Unlike regulatory clarity (which requires external stakeholders), organizations can address capability gaps immediately.
What quality teams need to learn:
- Conceptual understanding of how AI/ML models work (not deep technical expertise, but solid comprehension)
- Validation approaches for AI tools and how they differ from traditional software validation
- Interpretation skills for assessing AI outputs and identifying potential errors
- Documentation practices for AI-enabled processes that will satisfy auditors
- Communication strategies for explaining AI to stakeholders, leadership, and regulators
This training doesn't require waiting for regulatory clarity or industry consensus. Organizations can build AI literacy now, positioning themselves to implement effectively when ready.
Regulatory clarity: A top need
35% want regulatory clarity, and this is entirely reasonable.
Quality professionals operate in a regulated environment. They need to understand how AI fits within existing regulatory frameworks and what documentation/validation will be expected.

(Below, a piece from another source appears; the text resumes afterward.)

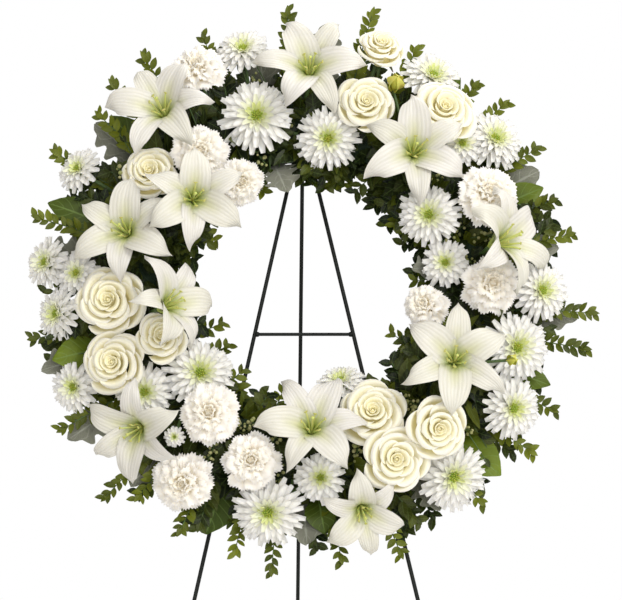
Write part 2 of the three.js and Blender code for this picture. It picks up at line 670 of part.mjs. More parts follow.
const steel = {
  leg_left: frontLeg(-1), leg_right: frontLeg(1), crossbar: crossbar(), hinge_bar: hingeBar(),
  tie_bar: tieBar(), prong_left: prong(-1), prong_right: prong(1), leg_rear: rearLeg(),
};
const tray = traySolid();
const foam = foamSolid();
placed.push(...Object.values(steel), tray);

const number = (i) => String(i + 1).padStart(2, '0');
const flowers = {};
sprays.forEach((spray, i) => {
  const name = 'mum_spray_' + number(i);
  flowers[name] = [sprayOf(name, spray), colours.mum];
});
carnations.forEach((row, i) => {
  const name = 'carnation_' + number(i);
  flowers[name] = [singleBloom(name, carnationHead, carnationNeck, named(row)).piece, colours.carnation];
});
roses.forEach((row, i) => {
  const name = 'rose_' + number(i);
  flowers[name] = [singleBloom(name, roseHead, roseNeck, named(row)).piece, colours.rose];
});
lilies.forEach((row, i) => {
  const name = 'lily_' + number(i);
  const itsBuds = buds.filter(([lily]) => lily === i);
  flowers[name] = [singleBloom(name, lilyHead, lilyNeck, named(row), itsBuds).piece, colours.lily];
});
millers.forEach((row, i) => {
  const name = 'dusty_miller_' + number(i);
  flowers[name] = [millerOf(name, row), colours.miller];
});
const sector = 360 / greenSectors;
for (let i = 0; i < greenSectors; i++) {
  const name = 'greens_' + number(i);
  flowers[name] = [greensOf(name, i * sector, (sector - sectorGap) / 2), colours.greens];
}

for (const [name, piece] of Object.entries(steel)) addPiece(name, piece, colours.wire);
addPiece('ring_tray', tray, colours.tray);
addPiece('foam_ring', stemHoles.reduce((left, hole) => left.subtract(hole), foam), colours.foam);
for (const [name, [piece, colour]] of Object.entries(flowers)) addPiece(name, piece, colour);

// The origin is the middle of the whole object's floor plan
group.updateMatrixWorld(true);
const whole = new THREE.Box3().setFromObject(group, true);
slope.position.x -= (whole.min.x + whole.max.x) / 2;
slope.position.y -= (whole.min.y + whole.max.y) / 2;

export default group;
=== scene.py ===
# Standing funeral wreath on its wire easel: the looks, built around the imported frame
import math
import random

import bpy
import numpy as np
from mathutils import Matrix, Vector


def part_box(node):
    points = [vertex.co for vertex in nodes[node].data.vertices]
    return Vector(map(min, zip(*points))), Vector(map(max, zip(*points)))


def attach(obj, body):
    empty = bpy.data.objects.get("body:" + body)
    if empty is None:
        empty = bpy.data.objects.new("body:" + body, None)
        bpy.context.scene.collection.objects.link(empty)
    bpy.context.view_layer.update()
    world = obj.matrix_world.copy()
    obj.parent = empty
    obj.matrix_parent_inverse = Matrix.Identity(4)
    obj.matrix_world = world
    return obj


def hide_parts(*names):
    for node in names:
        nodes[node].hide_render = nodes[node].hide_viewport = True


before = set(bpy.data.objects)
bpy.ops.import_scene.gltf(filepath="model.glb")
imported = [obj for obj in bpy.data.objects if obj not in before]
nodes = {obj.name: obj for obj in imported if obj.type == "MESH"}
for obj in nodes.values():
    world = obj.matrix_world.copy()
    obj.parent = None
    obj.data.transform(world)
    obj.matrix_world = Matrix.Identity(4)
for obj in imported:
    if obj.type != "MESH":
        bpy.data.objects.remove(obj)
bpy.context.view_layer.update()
mm = 0.001
print("frame loaded:", len(nodes), "nodes")

# Where the flowers stand. All of this is in the wreath's own millimetres: x to the right,
# y up the slope and z forward from the back of the tray, with the ring's centre at 0.
wreath = {
    "leanBack": 12, "trayRim": 10, "ringRadius": 200,
    "flowerShift": 5, "stemFoot": 26, "forkHeight": 54, "highestFork": 0.85,
    "outerArc": (238, 27), "innerArc": (162, 27), "millerArc": (244, 12),
}
forwardSteps = [0, 4, 8, 12, 16, 20, 24, 28, 32, 36, 42, 48]
clockShifts = [0, 3, -3, 6, -6, 9, -9]
tipSteps = [0, -5, 5, -10, 10, -15, 15, 20, -20, 26, 32]

# Each bloom: clock in degrees from the top, radius, width, lean outward, spin, height forward
lilies = [
    (0, 258, 128, 12, 0, 122), (319.6, 274, 126, 22, 20, 118), (284.7, 227, 126, 14, 10, 124),
    (304.2, 162, 124, -6, 35, 128), (258.3, 155, 117, -40, 26, 118), (229, 276, 118, 34, 15, 112),
    (180.4, 168, 128, -14, 5, 124), (168, 281, 106, 32, 30, 100), (121.3, 190, 130, 0, 25, 128),
    (38.5, 196, 132, 4, 10, 128), (79, 241, 128, 42, 0, 112),
]
roses = [
    (16.7, 308, 54, 30, 0, 84), (17.3, 226, 66, 6, 20, 104), (37.6, 262, 76, 16, 40, 98),
    (264.5, 237, 78, 12, 10, 104), (249, 184, 56, -4, 30, 108), (247.4, 250, 68, 14, 50, 94),
    (155.8, 167, 74, -10, 15, 108), (156, 233, 70, 8, 35, 98), (141.5, 231, 66, 18, 5, 102),
    (305.3, 231, 60, 8, 25, 96),
]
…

The challenge: Regulators typically respond to industry practice rather than prescribing it in advance. Detailed guidanceemergesfrom real-world implementations, inspections, and collaborative dialogue.
What this means practically:
The solution requires partnership:
- The industry must implement thoughtfully and engage proactively with regulators
- Regulators must provide frameworks that enable innovation while protecting patients
- Industry associations must facilitate dialogue between implementers and regulators
This is how regulatory clarity emerges, through careful implementation and collaborative learning.